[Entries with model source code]
-- start --

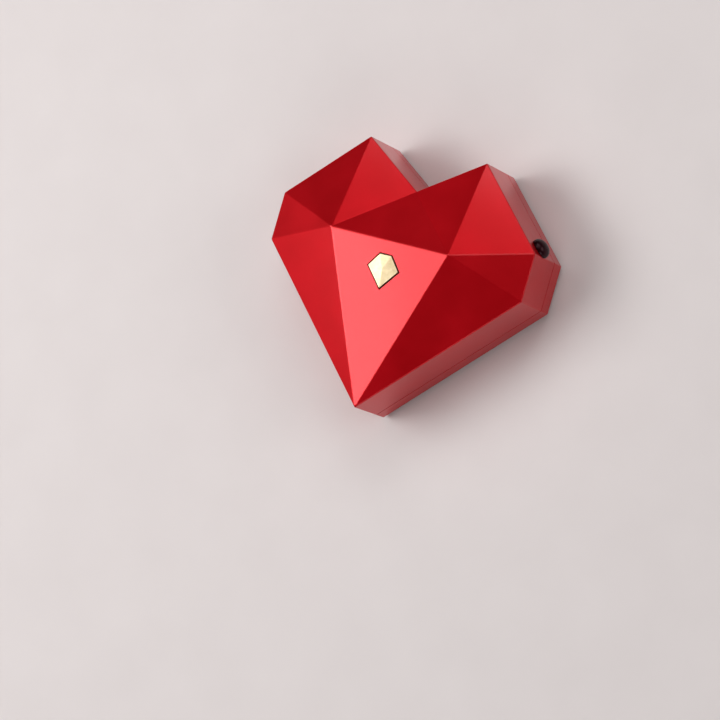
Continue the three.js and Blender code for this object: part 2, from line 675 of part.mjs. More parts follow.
// ---- Movement: barrel and winding --------------------------------------------------------------
const DRUM_INNER = BARREL_RADIUS - 0.6;
const DRUM_FLOOR_U = DRUM_U + 0.8;
const DRUM_END_U = DRUM_U + DRUM_LENGTH;
const COVER_U = DRUM_END_U + GAP;
const COVER_THICKNESS = 0.8;
const ARBOR_END = { radius: 1.2, length: 1.9 };
const PIVOT_END = 0.3; // how far a pivot reaches past its bracket
const SHOULDER = 0.2; // between a bracket's bore and the thick part of its shaft

// Cup that holds the mainspring, open towards its cover.
function barrelDrum() {
  return alongU(turned([
    [BUSH.bore, DRUM_U], [BARREL_RADIUS, DRUM_U], [BARREL_RADIUS, DRUM_END_U], [DRUM_INNER, DRUM_END_U],
    [DRUM_INNER, DRUM_FLOOR_U], [BUSH.bore, DRUM_FLOOR_U], [BUSH.bore, DRUM_U],
  ], 36));
}

function barrelCover() {
  return alongU(ring(BARREL_RADIUS, BUSH.bore, COVER_U, COVER_U + COVER_THICKNESS, 36));
}

// Flat spring coiled from the arbor out to the drum wall.
function mainspring() {
  const perCoil = 20;
  const count = 5 * perCoil;
  const thickness = 0.4;
  const inner = 2.3;
  const outer = DRUM_INNER - GAP - thickness;
  const spiral = (extra) => Array.from({ length: count + 1 }, (_, i) => {
    const radius = inner + ((outer - inner) * i) / count + extra;
    const angle = (2 * Math.PI * i) / perCoil;
    return [radius * Math.cos(angle), radius * Math.sin(angle)];
  });
  const strip = [...spiral(thickness), ...spiral(0).reverse()];
  return alongU(extrude(strip, DRUM_FLOOR_U + GAP, COVER_U - 2 * GAP));
}

function windingArbor() {
  return steppedShaft(RIGHT_BRACKET_U - PIVOT_END, [
    [PIVOT, PINION_U - SHOULDER],
    [ARBOR_RADIUS, WALL_U],
    [ARBOR_END.radius, WALL_U + ARBOR_END.length],
  ], 20);
}

// Domed crown with a blind socket for the arbor's end.
function crown() {
  const rise = CROWN_REACH - CROWN_RIM;
  const rings = 9;
  const dome = Array.from({ length: rings }, (_, i) => {
    const angle = (Math.PI / 2) * (i / rings);
    return [CROWN_RADIUS * Math.cos(angle), CROWN_RIM + rise * Math.sin(angle)];
  });
  return alongU(turned([
    [0, SOCKET.depth], [SOCKET.radius, SOCKET.depth], [SOCKET.radius, GAP], [CROWN_RADIUS - 0.2, GAP],
    ...dome, [0, CROWN_REACH],
  ], 32)).translate(WALL_U, 0, 0);
}

function arborClip() {
  const thickness = 0.6;
  const clip = alongU(ring(2.5, BUSH.bore, ARBOR_CLIP_U, ARBOR_CLIP_U + thickness, 20));
  return cut(clip, box(ARBOR_CLIP_U - MARGIN, ARBOR_CLIP_U + thickness + MARGIN, -0.6, 0.6, 0, 3));
}

// Wrapped spring that lets the arbor turn one way only; its tail bears on the bracket's foot side.
function clutchSpring() {
  const wireRadius = 0.3;
  const from = BARREL_BRACKET_U + PLATE + 0.6;
  const to = from + 3.4;
  const radius = ARBOR_RADIUS + RUN + wireRadius;
  const coil = helixPoints({ radius, from, to, turns: 5, perTurn: 10 });
  const tail = new THREE.Vector3(coil.at(-1).x, 5.5, to + 0.2);
  return alongU(wire([...coil, tail], wireRadius, 56));
}

function stemBush() {
  const inside = WALL_U - WALL - GAP;
  const end = WALL_U - 0.1;
  const start = inside - BUSH.flangeThickness;
  return alongU(turned([
    [BUSH.bore, start], [BUSH.flange, start], [BUSH.flange, inside], [BUSH.sleeve, inside],
    [BUSH.sleeve, end], [BUSH.bore, end], [BUSH.bore, start],
  ], 28));
}

// ---- Movement: cylinder and governor -----------------------------------------------------------
const CYLINDER_BORE = PIVOT + PIVOT_END;
const TUNE_STEPS = 44;

// Two voices of a rocking arpeggio, pinned round the cylinder one step at a time.
function pinPlaces() {
  return Array.from({ length: TUNE_STEPS }, (_, step) => {
    const bass = (step * 5 + Math.floor(step / 8) * 3) % 9;
    const treble = 9 + ((step * 7 + Math.floor(step / 4)) % 9);
    return [[bass, step], [treble, step + 0.5]];
  }).flat().map(([note, step]) => [note, (2 * Math.PI * step) / TUNE_STEPS]);
}

function cylinderPin(note, angle) {
  const half = 0.18;
  const root = CYLINDER_RADIUS - 0.3;
  return box(root, CYLINDER_RADIUS + PIN_HEIGHT, -half, half, noteU(note) - half, noteU(note) + half)
    .rotateZ(angle);
}

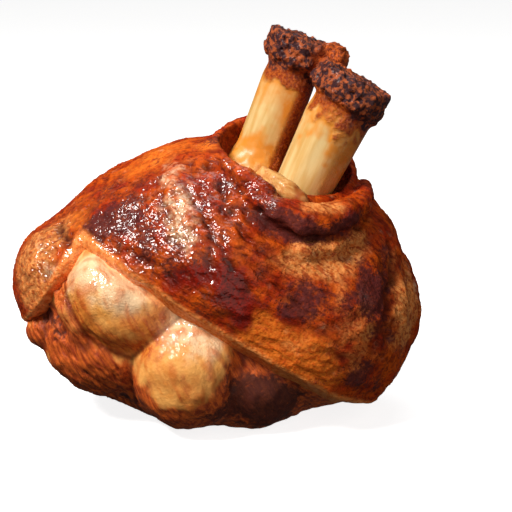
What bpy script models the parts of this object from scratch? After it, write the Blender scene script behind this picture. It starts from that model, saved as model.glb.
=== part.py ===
"""Roast pork knuckle, standing on its broad end with its two bones up.

The meat is one solid: a rind-covered cap that has drawn back from the front left, where the lobes
of lean meat below it bulge out, and a rolled collar of rind round the foot of the bones. Two cut
bones with flared, burnt ends stand in sockets in the meat, and a strip of tendon lies on the collar
in front of them.

Frame: metres, +Z up, origin on the ground at the middle of the knuckle, front towards -Y.
"""

import math

import bmesh
import bpy
from mathutils import Euler, Matrix, Vector, noise

MM = 0.001
GAP = 0.4 * MM  # clearance between pieces that touch
RIND = 7 * MM  # thickness of the rind
VOXEL = 2 * MM  # grid on which the lobes are merged
MEAT_DETAIL = 0.17  # share of the merged mesh's faces that is kept

# Lobes are (centre, radii, tilt in degrees about Y), all in millimetres.
RIND_LOBES = {
    "shoulder": ((-26, 5, 64), (58, 50, 35), -31),
    "chest": ((4, -2, 58), (46, 51, 45), -10),
    "right_bulge": ((34, -2, 43), (46, 50, 43), 15),
    "nose": ((-62, -4, 52), (20, 26, 20), -20),
    "back": ((4, 18, 40), (56, 38, 40), 0),
    "right_foot": ((38, -8, 20), (34, 38, 23), 0),
    "right_side": ((64, -4, 42), (18, 24, 21), 0),
}
LEAN_LOBES = {
    "upper_lean": ((-42, -25, 50), (25, 21, 21), 28),
    "lower_lean": ((-13, -35, 25), (19, 20, 20), 15),
    "left_flank": ((-40, -6, 30), (30, 34, 24), 15),
    "left_tip": ((-63, -8, 36), (12, 14, 10), 0),
    "middle_foot": ((14, -32, 12), (16, 18, 17), 0),
    "base": ((4, 0, 16), (54, 44, 21), 0),
}

# The hem of the rind, as X and Z: from under the nose up to its apex, then down to the right.
HEM = ((-96, 20), (-55, 74), (27, 21), (33, -12))
HEM_BACK = 6  # Y at which the drawn-back part ends

# The collar is a neck with two rolled folds, square to the neck's own axis.
NECK_TOP = Vector((28, -4, 101)) * MM
NECK_AXIS = Vector((0.21, -0.42, 0.88)).normalized()
NECK_RADIUS = 28 * MM
NECK_LENGTH = 26 * MM
COLLAR_FOLDS = (  # centre in mm, axis, ring radius, thickness radius at the front
    ((28, -4, 99), (0.21, -0.42, 0.88), 25 * MM, 5 * MM),
    ((27, -3, 91), (0.26, -0.26, 0.93), 33 * MM, 8.5 * MM),
)
FOLD_THINNING = 0.5  # share by which a fold is thinner at the back
PIT_RADII = (22, 21, 13)
PIT_TILT = (18, 20)  # degrees about X and Y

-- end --

This exercise asks for the lines from the line with "What bpy script" to the line with "MEAT_DETAIL = 0.17", both lines included, set down exactly and with nothing else.

The answer =>
What bpy script models the parts of this object from scratch? After it, write the Blender scene script behind this picture. It starts from that model, saved as model.glb.
=== part.py ===
"""Roast pork knuckle, standing on its broad end with its two bones up.

The meat is one solid: a rind-covered cap that has drawn back from the front left, where the lobes
of lean meat below it bulge out, and a rolled collar of rind round the foot of the bones. Two cut
bones with flared, burnt ends stand in sockets in the meat, and a strip of tendon lies on the collar
in front of them.

Frame: metres, +Z up, origin on the ground at the middle of the knuckle, front towards -Y.
"""

import math

import bmesh
import bpy
from mathutils import Euler, Matrix, Vector, noise

MM = 0.001
GAP = 0.4 * MM  # clearance between pieces that touch
RIND = 7 * MM  # thickness of the rind
VOXEL = 2 * MM  # grid on which the lobes are merged
MEAT_DETAIL = 0.17  # share of the merged mesh's faces that is kept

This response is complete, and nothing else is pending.